We all know that one person who is a natural gift-giver. They plan the work baby showers, leave presents for new hires, and organize the gifts on Administrative Professionals Day. What we don’t often realize is that gift-givers are deeply appreciative of gifts given to them. The smallest gestures are sometimes the most meaningful. If you know someone at work who likes giving and receiving gifts, you could avoid them (I have), but you could also try to embrace their love language. Thank them for always remembering birthdays. Give them an email shout-out for the holiday cookies they left in the break room. And when you have an extra coffee, notebook, or Target gift card… give it to them! They’ll appreciate it more than anyone else.
Generally, the workplace is not the place for physical touch. But there are always those coworkers who are huggers, hand-on-the-shoulder-ers, and high-fivers. That’s fine, but it can still make you uncomfortable. Luckily, part of knowing the love languages is giving yourself permission to create boundaries. So, Karen’s love language is touch — great! You can let her know that yours is quality time and that you are not a toucher. That way, she won’t be surprised when you don’t go in for the hug or high-five, and you won’t be endlessly annoyed at her physicality. That said, there is a major difference between the physical touch love language (high-fives, handshakes) and someone who needs to be reported to HR.

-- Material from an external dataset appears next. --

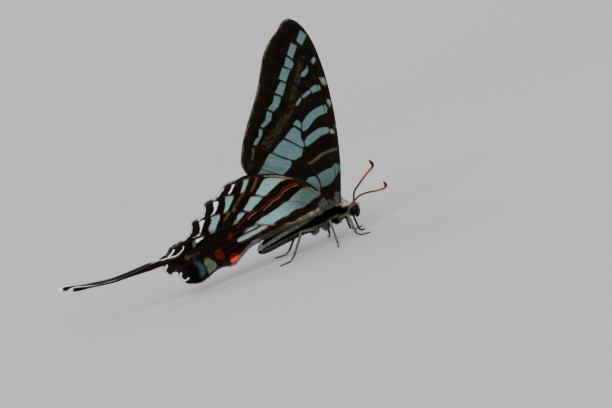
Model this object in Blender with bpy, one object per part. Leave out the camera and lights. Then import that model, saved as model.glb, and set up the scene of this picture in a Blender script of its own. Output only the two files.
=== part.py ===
# A zebra swallowtail standing with its wings closed, life-size.
# The body and wings are drawn in a side frame in millimetres: u forward, v up, y to its left,
# with the origin at the root of the forewings. The legs are drawn over the floor.
import math

import bmesh
import bpy
from mathutils import Matrix, Vector, geometry

MM = 0.001
GAP = 0.3  # between pieces that touch

# Stance: how the photographed side view is turned to stand on its feet
NOSE_DOWN = math.radians(20)
ROOT_HEIGHT = 9.3

# Wings
WING_THICKNESS = 0.5
VEIN_HALF_WIDTH = 0.3
VEIN_OUTSIDE = 0.16
VEIN_INSIDE = 0.07
WINGS_APART = 0.52  # from the mid plane to a wing near its tip
ROOTS_APART = 1.75  # how much wider the wings stand at their roots
ROOT_REACH = 8.0
LAYER = 1.06  # from a forewing to the hindwing that covers it
OUTLINE_STEP = 1.1
LOBE_STEP = 0.8
VEIN_STEP = 1.9
MESH_STEP = 3.4
RIM_CLEAR = 1.0
VEIN_CLEAR = 0.9

FOREWING_COSTA = [(0.8, -0.9), (0.8, 3.0), (0.75, 8.0), (0.1, 14.8), (-1.1, 21.8), (-2.9, 28.8),
                  (-5.2, 34.9), (-7.2, 38.3), (-8.7, 39.9), (-9.9, 40.75), (-11.0, 41.0)]
FOREWING_OUTER = [(-11.0, 41.0), (-12.3, 40.4), (-13.0, 39.4), (-13.5, 38.3), (-14.7, 36.8),
                  (-16.0, 34.6), (-16.9, 32.0), (-17.4, 28.9), (-18.0, 25.4), (-19.1, 21.2),
                  (-20.4, 16.9), (-21.4, 12.8), (-21.8, 8.4), (-20.7, 5.8)]
FOREWING_INNER = [(-20.7, 5.8), (-14.0, 2.7), (-7.0, 0.6), (-3.0, -0.5), (-0.8, -1.4), (0.8, -0.9)]

FOREWING_VEINS = {
    "subcosta": [(0.2, -0.3), (0.1, 8.0), (-0.7, 15.0), (-1.4, 21.5)],
    "radius": [(-0.1, -0.3), (-0.7, 8.0), (-1.8, 15.6), (-3.0, 20.6), (-4.2, 24.6), (-5.3, 28.4),
               (-6.8, 32.4), (-8.6, 34.9), (-10.0, 35.9), (-13.1, 38.4)],
    "radius_1": [(-1.75, 15.0), (-2.2, 19.5), (-2.55, 22.5), (-2.3, 25.0)],
    "radius_2": [(-3.0, 20.6), (-3.7, 25.4), (-4.0, 28.6), (-4.3, 31.5), (-5.0, 33.9)],
    "radius_3": [(-4.0, 28.6), (-4.6, 30.6), (-5.2, 33.4), (-6.1, 36.0), (-7.0, 37.5), (-8.7, 38.8),
                 (-10.8, 40.5)],
    "radius_5": [(-4.6, 26.0), (-6.4, 29.4), (-8.0, 30.8), (-10.3, 31.9), (-11.6, 32.8), (-15.0, 35.7)],
    "media_1": [(-5.0, 22.9), (-6.1, 24.7), (-6.9, 25.8), (-8.6, 28.0), (-10.6, 29.6), (-12.4, 30.25),
                (-16.6, 32.4)],
    "media_2": [(-7.3, 21.4), (-8.15, 23.1), (-9.8, 24.9), (-11.75, 26.5), (-13.2, 27.2), (-17.3, 28.8)],
    "media_3": [(-8.1, 19.0), (-9.9, 21.2), (-12.6, 23.4), (-14.4, 24.1), (-17.9, 25.4)],
    "cubitus": [(-0.6, -0.5), (-2.9, 1.3), (-3.9, 3.0), (-4.3, 4.5), (-5.3, 6.4), (-6.6, 8.4), (-7.6, 11.7),
                (-7.6, 12.8), (-8.2, 14.3), (-8.2, 15.8), (-8.1, 19.0), (-7.3, 21.4), (-5.0, 22.9),
                (-3.9, 23.6)],
    "cubitus_1": [(-8.2, 15.8), (-10.2, 16.85), (-14.8, 19.8), (-16.0, 20.45), (-19.0, 21.4)],
    "cubitus_2": [(-7.6, 11.6), (-9.0, 12.2), (-10.2, 12.85), (-12.2, 13.9), (-17.0, 16.15), (-20.3, 17.3)],
    "cubitus_3": [(-6.6, 8.4), (-9.0, 8.5), (-10.6, 8.95), (-12.0, 9.35), (-14.9, 10.55), (-18.9, 12.05),
                  (-21.4, 12.7)],
    "anal": [(-0.8, -0.7), (-7.0, 3.0), (-14.0, 5.9), (-21.7, 8.2)],
}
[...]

Today, the love language concept has grown into a small empire. There’s a website, podcasts, apps and over 40 related books. If you’re willing to pay, you can even board an Alaskan cruise with Gary Chapman, the author of the original book. It’s all… a lot. I prefer to be a casual consumer of the Love Language philosophy, but I have found that incorporating it into my work life has improved many of my work relationships. I am able to see why people have certain behaviors, and I am better equipped to discuss my own needs, wants and expectations. If you haven’t yet discovered your own love language — get to the internet, and take an online quiz. You know you’re curious.